Claude Opus 4.6 — insidejob

Claude Opus 4.6 is Anthropic’s most intelligent model, leading GPQA Diamond (94.3%) and LM Arena (#1 at 1504 Elo). The “Thinking” variant uses hidden chain-of-thought to debug outputs before the user sees them.

Benchmarks

Benchmark	Score	Rank
GPQA Diamond	94.3%	#1
SWE-bench Verified	80.8%	#4 (behind Mythos Preview, GPT-5.3 Codex, Opus 4.5)
LM Arena Elo	1504	#1

Pricing

	Per 1M tokens
Input	$5.00
Output	$25.00
Fast mode (beta)	6x standard rates

Fast mode provides significantly faster output at premium pricing.

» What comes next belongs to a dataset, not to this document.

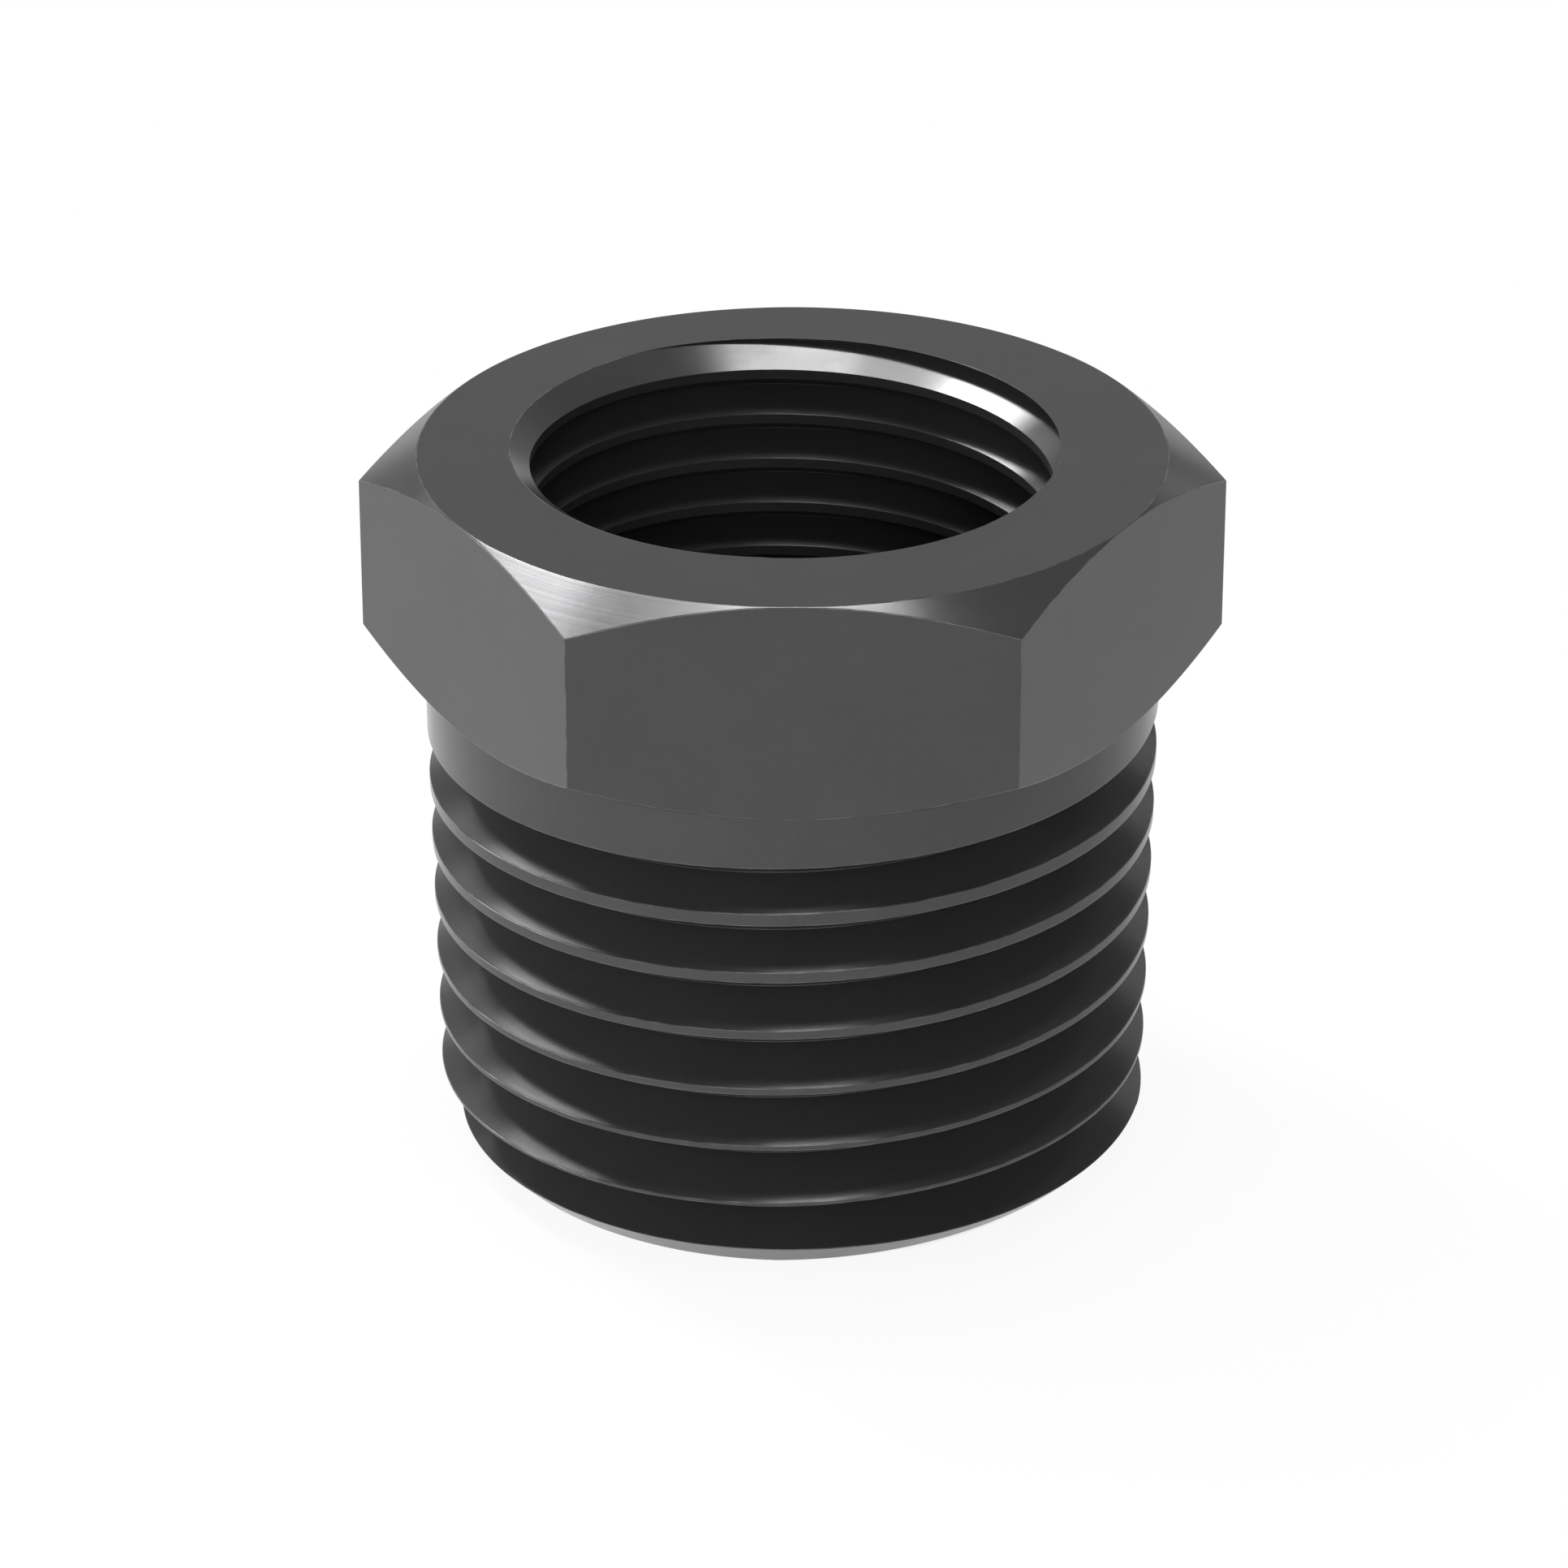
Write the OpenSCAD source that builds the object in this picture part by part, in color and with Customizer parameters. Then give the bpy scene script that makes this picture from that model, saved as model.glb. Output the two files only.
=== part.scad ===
/* [Hex head] */
// Width across the flats of the hexagon
hex_af = 21.3; // [21.1:0.1:27]
// Height of the hexagon
hex_h = 6.4; // [4:0.1:9]
// Slope of the corner chamfers, measured from the end faces, in degrees
hex_chamfer = 30; // [15:1:40]
// How much narrower than the flats the turned end faces are
face_relief = 0.05; // [0.02:0.01:0.6]

/* [Shank] */
// Overall height, from the small end to the top face
total_h = 21.1; // [18:0.1:28]
// Diameter of the plain collar under the hexagon
collar_d = 21.03; // [19.8:0.01:21.1]
// Height of the plain collar
collar_h = 1.57; // [1.3:0.01:3]
// Height of the chamfer at the small end
end_chamfer = 1.09; // [0.5:0.01:1.5]
// Slope of the end chamfer, measured from the axis, in degrees
end_slope = 45; // [30:1:50]

/* [Male thread] */
// Turns in one inch
male_tpi = 14; // [12:1:16]
// Slope of the crests, on each side of the axis, in degrees
crest_taper = 1; // [0:0.1:2]
// Width of the crest land next to the collar
male_land_top = 0.43; // [0.3:0.01:0.6]
// Width of the crest land at the small end
male_land_end = 0.024; // [0.02:0.002:0.2]
// Angle past the front at which the groove starts to run out, in degrees
male_runout_at = 110; // [60:5:130]

/* [Female thread] */
// Turns in one inch
female_tpi = 18; // [16:1:20]
// Diameter over the crests
female_d = 14.87; // [14.6:0.01:15.5]
// Width of the crest land
female_land = 0.286; // [0.2:0.002:0.5]
// Depth of the full thread below the top face
female_len = 9.7; // [7:0.1:11]
// Direction in which the root leaves the top face, in degrees from +X
female_exit = 121; // [90:1:180]
// Height left plain between the thread and the drilled bore
female_rest = 0.5; // [0.2:0.1:1]

/* [Drilled bore] */
// Diameter of the plain bore below the female thread
drill_d = 14.5; // [12:0.1:14.5]
// Height of the chamfer where it leaves the small end
drill_chamfer = 0.4; // [0.1:0.05:0.6]

/* [Threads] */
// Angle between the two flanks of either thread, in degrees
thread_angle = 60; // [55:1:60]
// Angle over which either groove runs out, in degrees
runout = 100; // [60:5:140]
// Facets in one turn of either thread
turn_facets = 60; // [36:12:72]

/* [Hidden] */
metal = "#3c3c3e";
inch = 25.4;
// How far a cutting solid reaches past the face that it cuts
past = 0.5;
// Gap between a cutting solid's mouth and the metal, also where it has run out
clear = 0.004;
// Facets of the true round surfaces when they are drawn on screen
round_facets = 180;
// Direction that one flat of the hexagon faces
front = -90;
flank_run = tan(thread_angle / 2);
step_angle = 360 / turn_facets;
hex_bottom = total_h - hex_h;
face_r = hex_af / 2 - face_relief / 2;
corner_r = hex_af / 2 / cos(30);
corner_drop = (corner_r - face_r) * tan(hex_chamfer);
collar_r = collar_d / 2;
thread_top = hex_bottom - collar_h;
end_r = crest_r(end_chamfer) - end_chamfer * tan(end_slope);
drill_r = drill_d / 2;

// Male thread
male_pitch = inch / male_tpi;
male_bottom_z = -male_pitch / 2 - past;
male_front_z = thread_top - male_half(thread_top);
male_runout_z = male_front_z + male_pitch * male_runout_at / 360;
male_end_z = male_runout_z + male_pitch * runout / 360;

// Female thread
female_pitch = inch / female_tpi;
female_r = female_d / 2;
female_half = (female_pitch - female_land) / 2;
female_full_root_r = female_r + female_half / flank_run;
female_top_z = total_h + female_half + past;
female_runout_z = total_h - female_len;
female_end_z = female_runout_z - female_pitch * runout / 360;
// How far the mouth of the female cutter lies inside the crests
female_past = 0.05;
step_top_z = min(female_runout_z - female_half, female_end_z) - female_rest;
step_bottom_z = step_top_z - (female_r - drill_r);

// Radius of the crests at height z
function crest_r(z) = collar_r - (thread_top - z) * tan(crest_taper);

// Radius of the blank under the collar at height z, end chamfer included
function blank_r(z) = min(crest_r(z), end_r + z * tan(end_slope));

// Width of the crest land at height z
function male_land(z) = male_land_end + (male_land_top - male_land_end) * max(z, 0) / thread_top;

// Half the width of the male groove where it meets the crests
function male_half(z) = (male_pitch - male_land(z)) / 2;

// Radius of the cutter's mouth, whose flat facets still clear the blank
function male_mouth_r(z) = (blank_r(z + male_half(z)) + clear) / cos(step_angle / 2);

// Radius of the root of the male groove, which climbs out of the metal as it runs out
function male_root_r(z) =
    let (full = crest_r(z) - male_half(z) / flank_run)
    let (out = max(0, (z - male_runout_z) / (male_end_z - male_runout_z)))
    full + (male_mouth_r(z) - clear / 2 - full) * out;

// Radius of the root of the female groove, which comes back to the crests as it runs out
function female_root_r(z) =
    let (out = max(0, (female_runout_z - z) / (female_runout_z - female_end_z)))
    female_full_root_r + (female_r - clear - female_full_root_r) * out;

// Section of a groove at height z: its root, then the two corners of its mouth, always the same
// way round, whichever of the two lies further out
function groove_section(root_r, mouth_r, z) =
    let (half = (mouth_r - root_r) * flank_run)
    [[root_r, z], [mouth_r, z - half], [mouth_r, z + half]];

// A flat point turned about the axis
function turned(p, angle) = [p[0] * cos(angle), p[0] * sin(angle), p[1]];

// Triangles of a closed skin over a row of three-cornered sections
function skin_faces(count) = [
    [0, 2, 1],
    for (i = [0 : count - 1], j = [0 : 2])
        let (a = 3 * i + j, b = 3 * i + (j + 1) % 3)
        each [[a, b, a + 3], [b, b + 3, a + 3]],
    [3 * count, 3 * count + 1, 3 * count + 2]
];

// Sections of a groove from low_z to high_z, where it is at height at_z in the direction at_angle
function groove_points(low_z, high_z, pitch, at_z, at_angle, root, mouth) =
    let (count = ceil((high_z - low_z) / pitch * turn_facets))
    [
        for (i = [0 : count])
            let (z = low_z + (high_z - low_z) * i / count)
            let (angle = at_angle + (z - at_z) / pitch * 360)
            for (p = groove_section(root(z), mouth(z), z)) turned(p, angle)
    ];

module groove(points) {
    polyhedron(points, skin_faces(len(points) / 3 - 1), convexity = 10);
}

// Cutter of the male thread, open at the small end and running out under the collar
module male_groove() {
    groove(groove_points(
        male_bottom_z, male_end_z, male_pitch, male_front_z, front,
        function(z) male_root_r(z), function(z) male_mouth_r(z)
    ));
}

// Cutter of the female thread, open at the top face and running out above the drilled bore
module female_groove() {
    groove(groove_points(
        female_end_z, female_top_z, female_pitch, total_h, female_exit,
        function(z) female_root_r(z), function(z) female_r - female_past
    ));
}

// Hexagon with its corners turned off at both ends
module hex_head() {
    intersection() {
        translate([0, 0, hex_bottom])
            cylinder(h = hex_h, r = corner_r, $fn = 6);
        rotate_extrude($fn = round_facets)
            polygon([
                [0, hex_bottom],
                [face_r, hex_bottom],
                [corner_r + past, hex_bottom + corner_drop + past * tan(hex_chamfer)],
                [corner_r + past, total_h - corner_drop - past * tan(hex_chamfer)],
                [face_r, total_h],
                [0, total_h]
            ]);
    }
}

// Collar, tapered blank of the male thread and end chamfer
module shank() {
    rotate_extrude($fn = round_facets)
        polygon([
            [0, 0],
            [end_r, 0],
            [crest_r(end_chamfer), end_chamfer],
            [collar_r, thread_top],
            [collar_r, hex_bottom + corner_drop],
            [0, hex_bottom + corner_drop]
        ]);
}

// Bore through the part: chamfer, drilled length, step, and the wider length that is threaded
module bore() {
    rotate_extrude($fn = round_facets)
        polygon([
            [0, -past],
            [drill_r + drill_chamfer + past, -past],
            [drill_r, drill_chamfer],
            [drill_r, step_bottom_z],
            [female_r, step_top_z],
            [female_r, total_h + past],
            [0, total_h + past]
        ]);
}

module reducer_bushing() {
    color(metal)
        difference() {
            union() {
                hex_head();
                shank();
            }
            bore();
            male_groove();
            female_groove();
        }
}

reducer_bushing();
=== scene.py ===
"""Air fitting reducer: its finish, and the floor, light and camera around it."""

import math

import bpy
import numpy as np
from mathutils import Matrix, Vector


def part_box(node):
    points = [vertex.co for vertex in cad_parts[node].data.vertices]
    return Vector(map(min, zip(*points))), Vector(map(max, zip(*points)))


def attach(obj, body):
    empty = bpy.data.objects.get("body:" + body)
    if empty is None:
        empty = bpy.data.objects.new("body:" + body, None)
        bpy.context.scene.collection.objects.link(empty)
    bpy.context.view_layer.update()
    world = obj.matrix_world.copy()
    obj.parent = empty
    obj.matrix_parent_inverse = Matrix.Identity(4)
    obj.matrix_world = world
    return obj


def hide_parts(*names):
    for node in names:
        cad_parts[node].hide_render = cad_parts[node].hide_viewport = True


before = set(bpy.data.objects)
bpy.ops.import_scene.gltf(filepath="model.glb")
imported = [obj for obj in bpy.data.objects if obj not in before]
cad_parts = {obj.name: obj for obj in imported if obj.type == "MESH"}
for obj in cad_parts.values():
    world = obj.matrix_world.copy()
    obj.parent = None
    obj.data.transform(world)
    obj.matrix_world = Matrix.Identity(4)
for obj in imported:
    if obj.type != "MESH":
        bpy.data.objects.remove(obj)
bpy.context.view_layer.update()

NODE = "reducer_bushing"
MM = 0.001
INCH = 25.4
node_low, node_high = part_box(NODE)

# Overall sizes, measured on the frame, in millimetres
HEX_AF = (node_high.y - node_low.y) / MM
TOTAL_H = (node_high.z - node_low.z) / MM

# Hexagon and shank, in millimetres and degrees
HEX_H = 6.4
HEX_CHAMFER = 30
FACE_RELIEF = 0.05
COLLAR_D = 21.03
COLLAR_H = 1.57
END_CHAMFER = 1.09
END_SLOPE = 45
FRONT = -90

# Male thread
MALE_TPI = 14
CREST_TAPER = 1
MALE_LAND_TOP = 0.43
MALE_LAND_END = 0.024
MALE_RUNOUT_AT = 110

# Female thread and drilled bore
FEMALE_TPI = 18
FEMALE_D = 14.87
FEMALE_LAND = 0.286
FEMALE_LEN = 9.7
FEMALE_EXIT = 121
FEMALE_REST = 0.5
DRILL_D = 14.5
DRILL_CHAMFER = 0.4

# Both threads, and the turns that are tried beyond the length of either
THREAD_ANGLE = 60
RUNOUT = 100
SPARE_TURNS = 2

# How finely the skin is cut, and how much its edges are eased
SEAM = 90
TURN_STEPS = 480
EDGE = 0.03
BORE_EDGE = 0.008
EDGE_STEPS = 2
CORNER_FILLET = 0.05
CORNER_STEPS = 4

# Ranks of the corners of a section. Where corners fall together, the highest is the one eased.
PLAIN = 1
ROOT = 2
MOUTH = 3

# Distances below which two corners, or two points of the skin, are one
SAME_CORNER = 1e-9
SAME_POINT = 1e-7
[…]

Available across the full 1M context window.

Architecture & capabilities

Context: 1M tokens at standard pricing — no context window surcharge
Output: Up to 64K tokens per response
Thinking modes: Adaptive thinking, extended thinking, and interleaved thinking for complex multi-step reasoning
Agentic: Best-in-class for autonomous task execution, tool use, and multi-step workflows

Strengths

Highest GPQA Diamond score of any model (94.3%) — graduate-level science reasoning
Top LM Arena ranking via reasoning-optimized Thinking variant
1M context with no degradation at long contexts
Strong agentic capabilities — powers Claude Code

Weaknesses

Most expensive Anthropic model ($5/$25 per M tokens)
Slower than Sonnet for routine tasks
SWE-bench score trails newer research previews (Mythos at 93.9%)

When to use

Complex reasoning, agentic workflows, research-grade analysis, tasks where quality justifies cost. For most coding and analysis, Sonnet 4.6 at $3/$15 gets you 98% of the way there.